Ask them to check the switch logs and the switchport error counts for the switchports that controllers are attached to.

894
Mitel Software Applications / Re: UCA Client - Request Playback Call
« on: September 23, 2015, 02:29:17 AM »
Yes, but I had to go back after doing the dialler, and it works!
Summary:
-       Create 4 numbers on the controller
-   Create a Line Group “2” for “Outbound dialler” calling it “Message Playback”, save
-   Give Line Group “2” 4 ports linked to the controller numbers, save
-   Create a Dialler “0” called “Message Playback” with a blank access code, save
-   Back into Line Group “2”, “Dialler” tab and tick the “Message Playback” dialler just created, save
-   Commit then activate.

895
Mitel Software Applications / Re: UCA Client - Request Playback Call
« on: September 21, 2015, 07:36:22 PM »
I'm having the exact same issue.
(NuPoint with MiCollab)
I can't see any "Call me" phone number on the mailbox. In any case, with a few hundred mailboxes, I'm hoping for an answer that doesn't involve editing individual mailboxes...

896
My team recently tried this, by trying to match up the names as you refer to, but without luck.
 
We would love to know how to make single-point provisioning tie in to a defined handset template.

897
OK, this is driving me crazy - I know it's here somewhere: where do I configure the MiCollab client to always use an extra "0" when dialling an external contact?
I've found it before but not anymore...

898
The following Microsoft Technet article describes how you can fire up a Lync chat session from an embedded link:
https://technet.microsoft.com/en-us/library/gg398376(v=ocs.15).aspx
 
example:
im:<sip:user1@host><sip:user2@host>

I'm wondering if anybody has found the best equivalent to do this with the MiCollab client?
 






899
Mitel MiVoice Business/MCD/3300 / Re: activate call waiting
« on: July 24, 2015, 12:56:24 AM »
"Automatic camp-on is only supported for phones without softkeys, ONS stations, and trunks."

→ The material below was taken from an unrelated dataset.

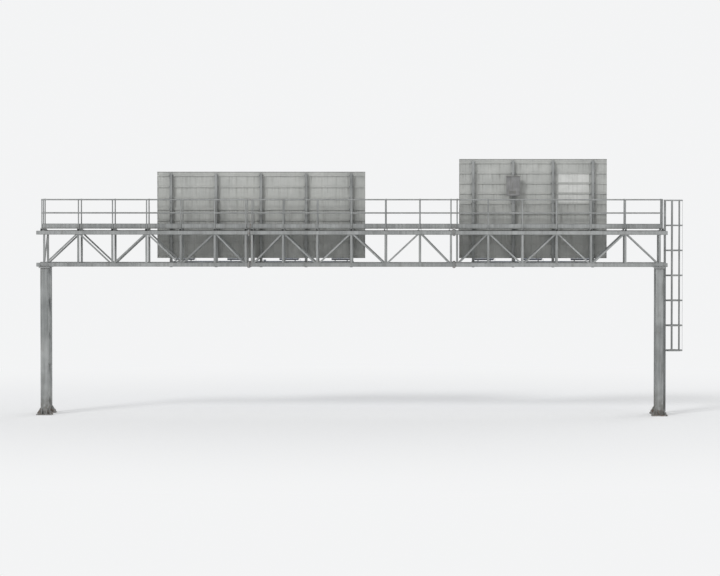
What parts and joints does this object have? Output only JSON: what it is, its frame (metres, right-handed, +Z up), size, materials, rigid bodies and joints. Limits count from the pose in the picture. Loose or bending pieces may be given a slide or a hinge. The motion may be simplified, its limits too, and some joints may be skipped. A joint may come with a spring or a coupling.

Its not possible on sets with softkeys. That is from the help file.

Can I just get this clarified: does "automatic camp-on" mean the same thing as call waiting?
 
What I would normally expect is that an incoming call to a busy handset is alerted on the handset as a "call waiting" for a short period to give the handset user the opportunity to place his 1st call on hold and answer the 2nd call.
 
Are we saying this is not possible in an environment with 5300-series handsets using MiCollab?